When I was adding books via Hasura GUI, there was no field(s) for authors and I had to add book_author pairs manually via that table. Is that normal for bridge tables or did I maybe mess up some relationships?

For reference here's a screenshot of a sample query that should have all relevant data points for list/grid view in #2:

image

And the query:

{
  book {
    title
    isbn
    status
    book_owner {
      username
    }
    book_borrower {
      username
    }
    book_authors {
      author {
        family_name
        given_name
      }
    }
  }
}
TejasQ commented 3 years ago

When I was adding books via Hasura GUI, there was no field(s) for authors and I had to add book_author pairs manually via that table. Is that normal for bridge tables or did I maybe mess up some relationships?

This is normal.

You've done exceptionally great work here! Shall we plug it into #6 and see how it goes?

TejasQ commented 3 years ago

It's here btw https://bookoid.netlify.app/

pawel-cebula commented 3 years ago

Thanks! In the next couple of days, I'll get more familiar with the existing React/TS code base and read up on the potential options for GraphQL client-side integration and share my views.

TejasQ commented 3 years ago

Great! In the meantime, would you mind if someone else handled the Frontend? Your backend set up is amazing and I am really eager to see something interact with it ASAP.

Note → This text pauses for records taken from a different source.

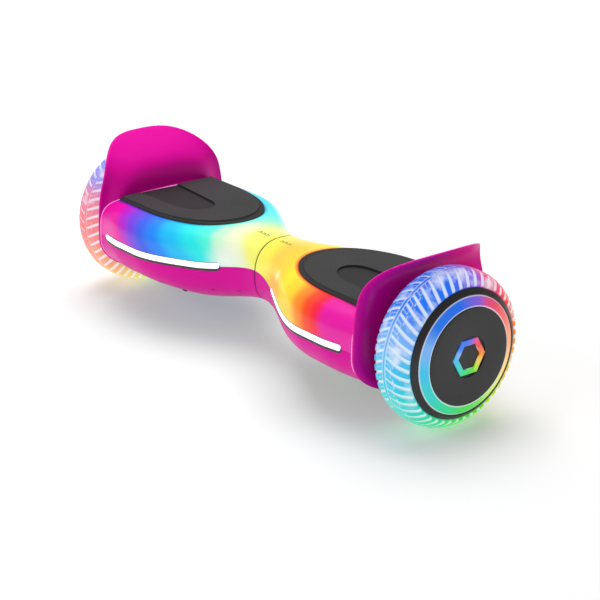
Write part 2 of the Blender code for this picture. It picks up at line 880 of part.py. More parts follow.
def make_wheel(side, half, wheel):
    name = half_name(side)
    half_tyre = tyre_width / 2
    wheel_piece(name + "_tyre", tyre_profile(), True, TYRE_ROUND, side, wheel, (CLEAR, 0.25))
    cap_top = half_tyre + light_ring_rise
    face = cap_top - cap_depth
    make_hub_face(name, side, wheel, face, cap_top)

    drum_radius = tyre_bore - fit
    drum_top = face - fit
    drum_low = -half_tyre + 0.0004
    web_low = drum_top - drum_web
    seat = bearing_outer + fit
    outer_bearing_top = drum_top - bearing_recess
    boss_low = outer_bearing_top - bearing_length - bearing_lip
    boss = seat + drum_hub_wall
    drum = [
        (drum_radius, drum_low), (drum_radius, drum_top), (seat, drum_top), (seat, boss_low),
        (boss, boss_low), (boss, web_low), (drum_inner, web_low), (drum_inner, drum_low)]
    wheel_piece(name + "_wheel_rim", drum, True, LARGE_ROUND, side, wheel, (ALLOY, 0.35, 0.9))

    cover_low = -half_tyre - 0.0001
    outer, spigot = drum_radius - cover_rebate, cover_boss - 0.001
    cover_back, boss_back = cover_low - cover_thickness, cover_low - cover_thickness - cover_boss_rise
    cover = [
        (outer, cover_low), (outer, cover_back), (cover_boss, cover_back), (cover_boss, boss_back),
        (seat, boss_back), (seat, cover_low + cover_spigot), (spigot, cover_low + cover_spigot),
        (spigot, cover_low)]
    wheel_piece(name + "_motor_cover", cover, True, LARGE_ROUND, side, wheel, (ALLOY, 0.4, 0.9))
    bore = axle_radius + fit
    for label, top in (("inner", cover_low + cover_spigot - 0.0009), ("outer", outer_bearing_top)):
        race = ring_profile(bore, bearing_outer, top - bearing_length, top)
        wheel_piece(name + "_" + label + "_bearing", race, True, SMALL_ROUND, side, wheel, (STEEL, 0.3, 1.0))

    magnet_outer = drum_inner - fit
    magnet_inner = magnet_outer - magnet_thickness
    middle = (web_low + cover_low) / 2
    magnets = ring_profile(magnet_inner, magnet_outer, middle - magnet_length / 2, middle + magnet_length / 2)
    wheel_piece(name + "_magnet_ring", magnets, True, LARGE_ROUND, side, wheel, (STEEL, 0.4, 0.8))
    make_axle(name, side, half, middle, outer_bearing_top + 0.0008)
    make_stator(side, half, magnet_inner - air_gap, middle)


def make_hub_face(name, side, wheel, face, cap_top):
    """The trim ring, the light ring, the cap and the cap's hexagon, on the wheel's outer side."""
    half_tyre = tyre_width / 2
    drum_radius = tyre_bore - fit
    ring_top = half_tyre + hub_ring_rise
    ring = [(hub_ring_inner, face), (drum_radius, face), (drum_radius, half_tyre), (hub_ring_inner, ring_top)]
    wheel_piece(name + "_hub_ring", ring, True, LARGE_ROUND, side, wheel, (BLACK, 0.35))
    light_outer = hub_ring_inner - fit
    light = [
        (light_ring_inner, face), (light_outer, face), (light_outer, ring_top),
        (light_ring_inner, cap_top - 0.0004)]
    wheel_piece(name + "_light_ring", light, True, LARGE_ROUND, side, wheel, (CLEAR, 0.2))
    cap_radius = light_ring_inner - fit
    pocket = cap_top - emblem_depth - fit
    cap = [
        (0.0, pocket), (emblem_radius + fit, pocket), (emblem_radius + fit, cap_top),
        (cap_radius - cap_edge, cap_top), (cap_radius, cap_top - cap_edge), (cap_radius, face),
        (cap_radius - cap_wall, face), (cap_radius - cap_wall, pocket - cap_wall), (0.0, pocket - cap_wall)]
    wheel_piece(name + "_hub_cap", cap, False, LARGE_ROUND, side, wheel, (BLACK, 0.25))
    emblem = ring_profile(emblem_radius * 0.68, emblem_radius * 0.98, pocket + fit, cap_top)
    wheel_piece(name + "_hub_emblem", emblem, True, 6, side, wheel, (CLEAR, 0.2))


def make_axle(name, side, half, middle, top):
    collar = stator_length / 2 + 0.001
    axle = [
        (0.0, top), (axle_radius, top), (axle_radius, middle + collar), (axle_collar, middle + collar),
        (axle_collar, middle - collar), (axle_radius, middle - collar), (axle_radius, -axle_reach),
        (0.0, -axle_reach)]
    mesh = turned_mesh("axle", axle, False, SMALL_ROUND, wheel_matrix(side))
    ride_on(part(name + "_axle", mesh, STEEL, 0.3, 1.0), half)


def make_stator(side, half, radius, middle):
    """Laminated star of teeth, drawn flat and set across the axle."""
    outline = []
    for i in range(stator_teeth):
        start = 2 * math.pi * i / stator_teeth
        pitch = 2 * math.pi / stator_teeth
        for share, reach in ((0.06, radius), (0.94, radius), (0.62, radius - 0.004), (0.62, radius * 0.62),
                             (1.38, radius * 0.62), (1.38, radius - 0.004)):
            angle = start + pitch * share
            outline.append((reach * math.cos(angle), reach * math.sin(angle)))
    hole = []
    for i in range(SMALL_ROUND):
        angle = 2 * math.pi * i / SMALL_ROUND
        hole.append(((axle_collar + fit) * math.cos(angle), (axle_collar + fit) * math.sin(angle)))
    mesh = plate(
        "stator", [outline, hole], middle - stator_length / 2, middle + stator_length / 2, wheel_matrix(side))
    ride_on(part(half_name(side) + "_stator", mesh, (0.55, 0.25, 0.08), 0.5, 0.6, False), half)


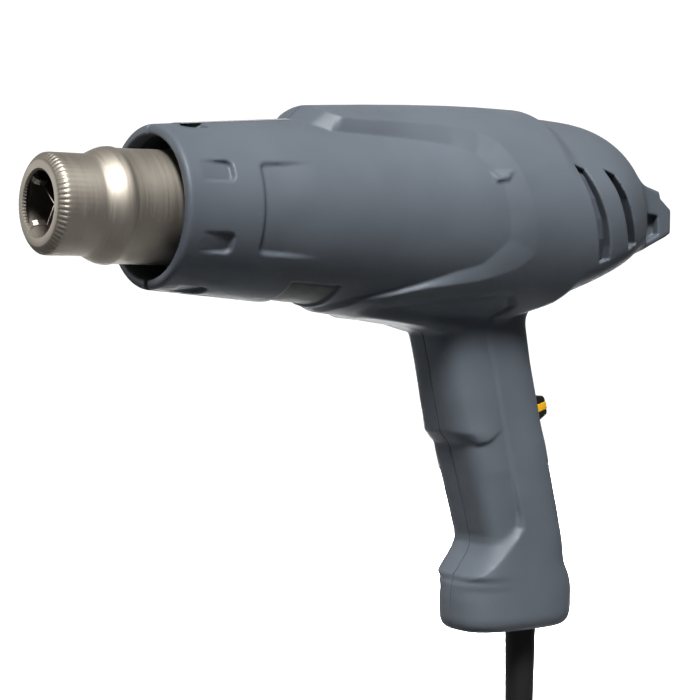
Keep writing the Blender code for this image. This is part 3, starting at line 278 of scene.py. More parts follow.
# Finishes of the pieces that stay as the frame has them.
FINISHES = ((SCREEN, "intake_screen_left intake_screen_right"), (CERAMIC, "ceramic_core"),
            (INNER, "heat_shield thermal_cutout motor_can motor_shaft rotor_core"),
            (MAGNET, "motor_magnet"), (COPPER, "commutator choke"),
            (MICA, "heater_flange mica_sleeve terminal_disc"), (NYLON, "fan_duct impeller motor_carrier"),
            (BLACK, "motor_end_cap rectifier_bridge triac switch_body cable_clamp"), (CAPACITOR, "capacitor"),
            (BOARD, "rectifier_board circuit_board"), (CORD_RUBBER, "cord_inner"), (TIE, "cord_tie"),
            (WIRES["brown"], "wire_live"), (WIRES["blue"], "wire_neutral"), (WIRES["red"], "wire_motor"),
            (WIRES["white"], "wire_heater"))
KEPT = {node: mat for mat, nodes in FINISHES for node in nodes.split()}
KEPT.update({f"{kind}_screw_{k}": ZINC for kind in ("motor", "clamp") for k in (1, 2)})
KEPT.update({f"heating_coil_{k}": HEATING for k in range(1, 5)})


# ---------- shape fields

def smax(a, b, k):
    """The larger of two fields, with a round of about k where they cross."""
    h = np.clip(0.5 + 0.5 * (a - b) / k, 0.0, 1.0)
    return b + (a - b) * h + k * h * (1.0 - h)


def smin(a, b, k):
    """The smaller of two fields, with a round of about k where they cross."""
    return -smax(-a, -b, k)


def step(t):
    """0 up to t = 0, 1 from t = 1, and smooth between."""
    t = np.clip(t, 0.0, 1.0)
    return t * t * (3.0 - 2.0 * t)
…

pawel-cebula commented 3 years ago

Sure, makes sense!

TejasQ commented 3 years ago

@pawel-123 – seems your instance is down. Could you help @iamstiil? https://github.com/TejasQ/bookoid/issues/10

pawel-cebula commented 3 years ago

@TejasQ @iamstiil Thanks for spotting this. I had a look and unfortunately couldn't find the issue so far. I assumed it might be due to automated DATABASE_URL maintenance on Heroku, which updates the database URL (last time on 19.11). However, I double-checked on Hasura and I did have the Heroku database URL sync enabled there as per the default setup instructions.

Can you double-check if it still seems to be down and let me know how you observed this? I can then look into this again.

Alternatively, feel free to have a look into the console, perhaps I'm missing something!